Saturday night, police responded to shots fired on Anderson Street near the Rankin Street intersection. A 17-year-old was hurt and ultimately died of his injuries. Another 17-year-old was arrested and charged with his murder.

“When the other day I heard a 17-year-old child died, you know how bad that tore my heart up?” said Donna Marie, who lives just around the corner from where it happened.

It was the second shooting involving young people. Just the day before, police arrested four other teenagers for the murder of an 18-year-old just a few miles away.

The recent violence has people like Marie afraid to go outside.

“I was so nervous,” said Marie. “My daughter was at work. I’m peeping out the window waiting for her to come home because I’m scared. I don’t know what could happen, you know?”

WECT reached out to Port City United about the recent shootings. New Hanover County created the department back in February to help implement community violence and intervention initiatives approved by commissioners.

“Port City United is actively working in the community with our mediation and outreach team to try and deescalate violence and respond to the shootings that have occurred over the past several days,” said a statement from the county. “Our team is also within our neighborhoods to support the shooting victims, their friends and families who have all been impacted.”

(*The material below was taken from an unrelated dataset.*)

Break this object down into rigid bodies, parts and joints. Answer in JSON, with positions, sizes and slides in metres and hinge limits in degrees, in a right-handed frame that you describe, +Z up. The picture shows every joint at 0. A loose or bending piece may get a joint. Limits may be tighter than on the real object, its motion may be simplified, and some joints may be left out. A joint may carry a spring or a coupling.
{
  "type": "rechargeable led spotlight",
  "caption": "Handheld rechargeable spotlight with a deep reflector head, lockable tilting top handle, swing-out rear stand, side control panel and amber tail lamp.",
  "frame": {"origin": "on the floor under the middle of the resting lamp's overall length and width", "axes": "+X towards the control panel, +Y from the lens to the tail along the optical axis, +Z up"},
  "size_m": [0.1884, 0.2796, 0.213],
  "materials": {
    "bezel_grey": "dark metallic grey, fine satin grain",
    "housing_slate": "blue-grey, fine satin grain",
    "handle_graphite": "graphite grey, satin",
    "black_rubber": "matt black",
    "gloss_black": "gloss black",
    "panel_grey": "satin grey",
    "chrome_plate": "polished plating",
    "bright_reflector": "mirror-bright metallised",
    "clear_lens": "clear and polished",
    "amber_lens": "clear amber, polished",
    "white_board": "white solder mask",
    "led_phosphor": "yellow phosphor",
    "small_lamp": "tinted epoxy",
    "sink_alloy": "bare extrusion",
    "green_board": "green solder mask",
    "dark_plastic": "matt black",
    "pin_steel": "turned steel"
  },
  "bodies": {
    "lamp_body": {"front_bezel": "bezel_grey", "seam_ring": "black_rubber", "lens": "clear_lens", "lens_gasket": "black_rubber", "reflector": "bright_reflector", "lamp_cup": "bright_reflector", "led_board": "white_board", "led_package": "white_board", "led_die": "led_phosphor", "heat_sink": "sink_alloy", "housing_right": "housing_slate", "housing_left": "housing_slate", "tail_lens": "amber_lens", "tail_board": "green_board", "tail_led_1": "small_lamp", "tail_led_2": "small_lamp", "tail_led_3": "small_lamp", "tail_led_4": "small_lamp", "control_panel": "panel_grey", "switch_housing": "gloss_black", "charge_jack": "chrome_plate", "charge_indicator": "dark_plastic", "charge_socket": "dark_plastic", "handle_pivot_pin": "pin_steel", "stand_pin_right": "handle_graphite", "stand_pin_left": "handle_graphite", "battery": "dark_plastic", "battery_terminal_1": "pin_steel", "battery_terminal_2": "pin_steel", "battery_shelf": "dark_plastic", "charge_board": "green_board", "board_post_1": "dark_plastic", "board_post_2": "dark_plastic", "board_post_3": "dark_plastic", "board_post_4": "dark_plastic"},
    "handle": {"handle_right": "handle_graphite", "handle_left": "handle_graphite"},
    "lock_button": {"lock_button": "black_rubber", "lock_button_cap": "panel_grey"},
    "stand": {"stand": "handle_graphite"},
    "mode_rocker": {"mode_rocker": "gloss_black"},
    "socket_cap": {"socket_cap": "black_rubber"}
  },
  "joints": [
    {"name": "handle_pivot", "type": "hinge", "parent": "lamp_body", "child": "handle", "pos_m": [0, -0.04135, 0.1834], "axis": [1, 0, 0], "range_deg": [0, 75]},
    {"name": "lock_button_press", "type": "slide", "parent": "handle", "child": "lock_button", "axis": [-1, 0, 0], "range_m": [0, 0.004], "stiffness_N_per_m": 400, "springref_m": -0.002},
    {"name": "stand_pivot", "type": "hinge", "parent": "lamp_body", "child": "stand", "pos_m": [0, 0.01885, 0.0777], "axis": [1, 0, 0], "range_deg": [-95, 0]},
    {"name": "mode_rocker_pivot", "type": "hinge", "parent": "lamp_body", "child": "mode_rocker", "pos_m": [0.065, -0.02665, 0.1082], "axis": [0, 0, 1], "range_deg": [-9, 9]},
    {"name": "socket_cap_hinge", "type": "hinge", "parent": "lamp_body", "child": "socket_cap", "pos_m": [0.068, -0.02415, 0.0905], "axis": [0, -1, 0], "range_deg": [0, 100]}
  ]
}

Marie says Wilmington isn’t the same city it was when she moved to the area 35 years ago. She described it then as being a friendly place to raise children. Now, things are different.

“I’m scared to sit on my porch. I’m scared to come outside.”

While Marie is fearful of what could happen in her neighborhood, others say they’ve come to expect it.

“I’m not surprised anywhere anymore,” said Randy Joye, who has lived in the northside area for about two decades. He doesn’t have much hope of things changing.

“You can talk to somebody and beg them, plead with them until you’re blue in the face,” said Joye. “If people have their mind made up, they’re going to do what they do.”

Marie is a bit more optimistic, saying there’s more she and her neighbors can do to curb the crime.

“Walking, patrolling, getting to know your neighbors, getting to know the people in the neighborhood, helping the kids,” she suggested.

Either way, both worry about who could be next.

“Try to protect yourself and keep your loved ones out of the way as much as you can,” said Joye.